» **Exercise task**
Show all lines from the listing below that contain "continues".

» **Material supplied**

-.-.-

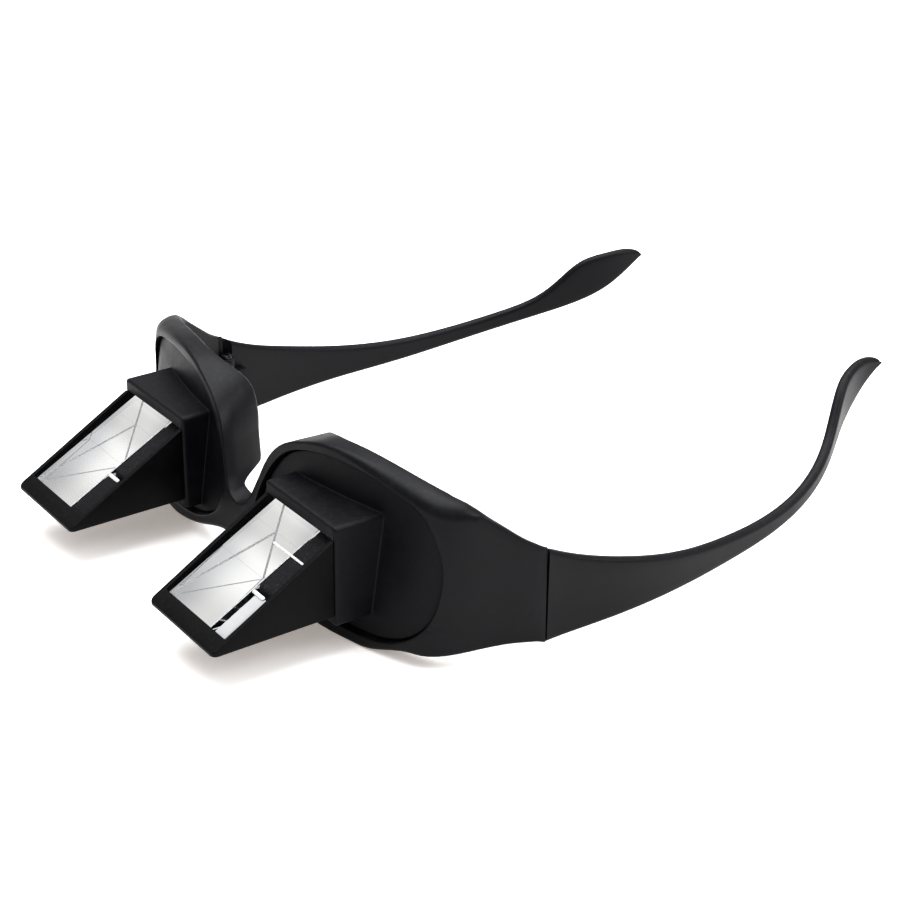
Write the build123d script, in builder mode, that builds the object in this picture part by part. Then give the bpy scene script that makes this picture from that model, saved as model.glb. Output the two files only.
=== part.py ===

-.-.-

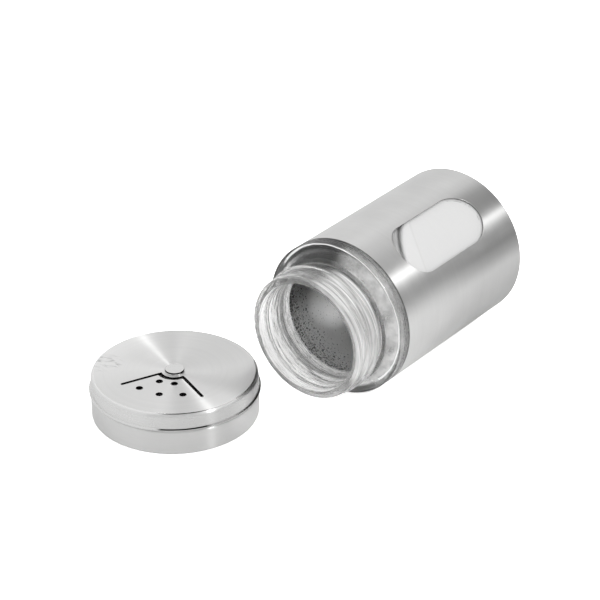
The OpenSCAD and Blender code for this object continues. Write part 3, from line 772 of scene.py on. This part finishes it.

-.-.-

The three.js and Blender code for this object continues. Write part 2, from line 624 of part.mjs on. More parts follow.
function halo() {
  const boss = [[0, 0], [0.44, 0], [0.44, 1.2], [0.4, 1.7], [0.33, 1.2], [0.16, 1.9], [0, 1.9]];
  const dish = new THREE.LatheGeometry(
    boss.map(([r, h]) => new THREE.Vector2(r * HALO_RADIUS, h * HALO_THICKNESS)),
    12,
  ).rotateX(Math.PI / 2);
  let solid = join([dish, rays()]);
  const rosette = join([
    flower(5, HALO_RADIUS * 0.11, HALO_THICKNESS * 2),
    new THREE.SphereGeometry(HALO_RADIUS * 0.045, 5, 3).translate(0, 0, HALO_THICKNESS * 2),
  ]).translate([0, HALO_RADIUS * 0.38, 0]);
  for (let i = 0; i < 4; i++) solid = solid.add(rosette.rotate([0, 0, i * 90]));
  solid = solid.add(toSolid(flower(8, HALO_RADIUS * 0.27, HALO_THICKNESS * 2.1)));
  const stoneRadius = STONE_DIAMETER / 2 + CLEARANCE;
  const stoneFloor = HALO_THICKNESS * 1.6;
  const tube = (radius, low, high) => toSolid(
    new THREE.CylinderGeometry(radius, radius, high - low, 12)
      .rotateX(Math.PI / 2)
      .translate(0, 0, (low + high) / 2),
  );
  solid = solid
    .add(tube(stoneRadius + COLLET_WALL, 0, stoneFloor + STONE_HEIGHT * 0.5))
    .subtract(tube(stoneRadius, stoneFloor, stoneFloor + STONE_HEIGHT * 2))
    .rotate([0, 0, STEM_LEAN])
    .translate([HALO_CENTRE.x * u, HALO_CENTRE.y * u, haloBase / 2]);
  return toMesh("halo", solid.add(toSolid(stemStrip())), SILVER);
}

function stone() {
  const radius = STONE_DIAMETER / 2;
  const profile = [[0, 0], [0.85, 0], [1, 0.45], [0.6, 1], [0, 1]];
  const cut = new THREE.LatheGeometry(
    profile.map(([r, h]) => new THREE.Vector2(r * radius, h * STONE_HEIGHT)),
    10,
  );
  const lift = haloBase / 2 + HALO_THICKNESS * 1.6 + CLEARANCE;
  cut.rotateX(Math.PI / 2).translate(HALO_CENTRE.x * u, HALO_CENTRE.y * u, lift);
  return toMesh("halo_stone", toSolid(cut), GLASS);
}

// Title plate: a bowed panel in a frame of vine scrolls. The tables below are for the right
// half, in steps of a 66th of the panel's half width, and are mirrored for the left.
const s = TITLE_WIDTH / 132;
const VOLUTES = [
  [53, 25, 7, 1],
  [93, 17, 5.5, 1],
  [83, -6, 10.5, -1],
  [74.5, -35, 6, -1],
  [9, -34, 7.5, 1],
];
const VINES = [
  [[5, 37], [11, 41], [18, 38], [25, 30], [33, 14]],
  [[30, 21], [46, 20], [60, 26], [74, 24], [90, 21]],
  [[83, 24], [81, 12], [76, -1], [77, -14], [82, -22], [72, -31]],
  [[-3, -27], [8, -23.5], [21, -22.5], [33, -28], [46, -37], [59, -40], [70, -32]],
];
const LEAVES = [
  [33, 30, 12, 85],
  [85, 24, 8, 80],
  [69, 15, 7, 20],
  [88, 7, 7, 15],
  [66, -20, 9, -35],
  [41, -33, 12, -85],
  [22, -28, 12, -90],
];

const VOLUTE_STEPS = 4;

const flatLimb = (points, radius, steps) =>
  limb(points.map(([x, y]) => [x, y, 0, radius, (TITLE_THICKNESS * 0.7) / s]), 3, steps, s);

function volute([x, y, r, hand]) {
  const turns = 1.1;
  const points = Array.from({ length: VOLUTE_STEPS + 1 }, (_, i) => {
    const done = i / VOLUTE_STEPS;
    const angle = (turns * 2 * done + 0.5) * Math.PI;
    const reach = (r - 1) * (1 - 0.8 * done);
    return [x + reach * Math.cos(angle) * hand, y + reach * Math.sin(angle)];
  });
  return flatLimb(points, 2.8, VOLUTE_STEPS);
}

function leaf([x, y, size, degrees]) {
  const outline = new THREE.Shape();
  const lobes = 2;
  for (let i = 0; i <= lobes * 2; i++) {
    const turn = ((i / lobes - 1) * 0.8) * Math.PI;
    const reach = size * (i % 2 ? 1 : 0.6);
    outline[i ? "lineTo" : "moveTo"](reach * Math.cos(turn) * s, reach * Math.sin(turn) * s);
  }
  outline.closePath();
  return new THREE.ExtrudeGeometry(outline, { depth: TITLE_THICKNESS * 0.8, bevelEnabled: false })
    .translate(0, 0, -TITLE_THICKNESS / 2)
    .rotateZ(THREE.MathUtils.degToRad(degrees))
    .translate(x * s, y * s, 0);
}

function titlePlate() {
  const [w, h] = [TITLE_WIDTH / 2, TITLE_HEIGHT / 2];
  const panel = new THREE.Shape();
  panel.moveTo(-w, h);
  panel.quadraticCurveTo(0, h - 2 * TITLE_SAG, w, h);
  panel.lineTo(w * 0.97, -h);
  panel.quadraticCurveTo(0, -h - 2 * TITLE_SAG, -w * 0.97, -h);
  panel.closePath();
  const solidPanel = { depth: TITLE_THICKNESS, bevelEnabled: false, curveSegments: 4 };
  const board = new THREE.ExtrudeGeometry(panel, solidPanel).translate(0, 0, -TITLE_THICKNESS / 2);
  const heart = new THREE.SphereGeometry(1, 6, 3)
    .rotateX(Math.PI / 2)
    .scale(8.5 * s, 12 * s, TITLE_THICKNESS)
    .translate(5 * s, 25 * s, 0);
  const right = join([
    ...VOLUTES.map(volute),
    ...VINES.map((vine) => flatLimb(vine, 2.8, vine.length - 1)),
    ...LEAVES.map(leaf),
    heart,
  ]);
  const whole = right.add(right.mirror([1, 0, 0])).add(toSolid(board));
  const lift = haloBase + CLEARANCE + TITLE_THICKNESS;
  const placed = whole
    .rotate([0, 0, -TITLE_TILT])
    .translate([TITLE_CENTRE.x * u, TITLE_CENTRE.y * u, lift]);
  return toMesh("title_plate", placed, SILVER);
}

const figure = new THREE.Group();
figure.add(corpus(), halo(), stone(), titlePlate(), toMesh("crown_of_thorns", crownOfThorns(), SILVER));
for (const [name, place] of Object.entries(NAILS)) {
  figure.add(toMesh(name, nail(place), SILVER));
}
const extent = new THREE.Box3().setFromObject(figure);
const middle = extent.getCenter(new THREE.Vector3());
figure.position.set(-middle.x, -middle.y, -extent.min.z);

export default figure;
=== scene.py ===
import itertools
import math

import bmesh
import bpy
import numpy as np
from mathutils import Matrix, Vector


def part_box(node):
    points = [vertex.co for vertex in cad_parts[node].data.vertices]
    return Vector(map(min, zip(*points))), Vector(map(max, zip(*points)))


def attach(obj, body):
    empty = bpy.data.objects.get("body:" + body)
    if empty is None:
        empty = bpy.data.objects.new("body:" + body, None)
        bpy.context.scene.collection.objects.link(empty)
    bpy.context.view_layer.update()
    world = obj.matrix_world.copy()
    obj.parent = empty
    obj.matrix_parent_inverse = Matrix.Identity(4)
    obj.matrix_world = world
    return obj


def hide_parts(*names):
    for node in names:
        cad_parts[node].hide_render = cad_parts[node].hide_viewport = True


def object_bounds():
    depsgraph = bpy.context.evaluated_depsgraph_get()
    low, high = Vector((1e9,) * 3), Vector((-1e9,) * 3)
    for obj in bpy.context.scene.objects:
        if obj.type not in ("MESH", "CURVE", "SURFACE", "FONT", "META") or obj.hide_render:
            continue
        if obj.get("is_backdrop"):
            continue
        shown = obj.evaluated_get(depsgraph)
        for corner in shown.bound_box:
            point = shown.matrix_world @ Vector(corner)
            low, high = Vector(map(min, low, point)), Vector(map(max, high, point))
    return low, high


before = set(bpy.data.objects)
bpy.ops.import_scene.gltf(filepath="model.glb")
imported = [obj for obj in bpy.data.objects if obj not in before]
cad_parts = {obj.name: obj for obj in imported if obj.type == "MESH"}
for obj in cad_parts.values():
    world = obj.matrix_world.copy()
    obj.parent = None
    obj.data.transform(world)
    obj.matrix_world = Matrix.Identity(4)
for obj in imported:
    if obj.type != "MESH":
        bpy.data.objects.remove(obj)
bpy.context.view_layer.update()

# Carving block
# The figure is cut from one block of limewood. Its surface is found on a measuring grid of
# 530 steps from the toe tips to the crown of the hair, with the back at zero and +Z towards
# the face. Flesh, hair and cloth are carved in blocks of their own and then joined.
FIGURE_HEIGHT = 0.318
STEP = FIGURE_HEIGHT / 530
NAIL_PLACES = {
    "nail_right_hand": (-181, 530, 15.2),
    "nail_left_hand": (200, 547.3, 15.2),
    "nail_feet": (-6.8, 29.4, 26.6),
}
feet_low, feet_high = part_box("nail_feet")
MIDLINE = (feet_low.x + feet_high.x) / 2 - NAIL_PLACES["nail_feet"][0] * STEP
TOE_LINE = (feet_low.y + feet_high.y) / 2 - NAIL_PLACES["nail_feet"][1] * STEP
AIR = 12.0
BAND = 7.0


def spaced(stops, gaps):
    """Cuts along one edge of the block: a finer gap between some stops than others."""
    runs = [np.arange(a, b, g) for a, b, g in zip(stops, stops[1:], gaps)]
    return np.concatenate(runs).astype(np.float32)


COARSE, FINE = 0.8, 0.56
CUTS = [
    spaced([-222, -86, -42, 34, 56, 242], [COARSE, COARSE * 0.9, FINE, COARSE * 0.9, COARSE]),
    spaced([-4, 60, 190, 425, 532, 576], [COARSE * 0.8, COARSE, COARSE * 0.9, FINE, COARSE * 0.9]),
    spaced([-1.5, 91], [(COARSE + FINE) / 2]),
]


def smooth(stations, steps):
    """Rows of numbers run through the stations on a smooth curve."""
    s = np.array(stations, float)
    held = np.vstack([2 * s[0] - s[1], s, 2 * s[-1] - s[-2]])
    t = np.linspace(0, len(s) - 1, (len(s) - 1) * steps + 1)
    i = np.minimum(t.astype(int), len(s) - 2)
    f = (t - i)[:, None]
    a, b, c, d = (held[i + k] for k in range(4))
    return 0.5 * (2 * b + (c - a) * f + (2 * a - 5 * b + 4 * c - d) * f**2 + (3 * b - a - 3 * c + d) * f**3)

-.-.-

» **Worked solution**
The OpenSCAD and Blender code for this object continues. Write part 3, from line 772 of scene.py on. This part finishes it.
The three.js and Blender code for this object continues. Write part 2, from line 624 of part.mjs on. More parts follow.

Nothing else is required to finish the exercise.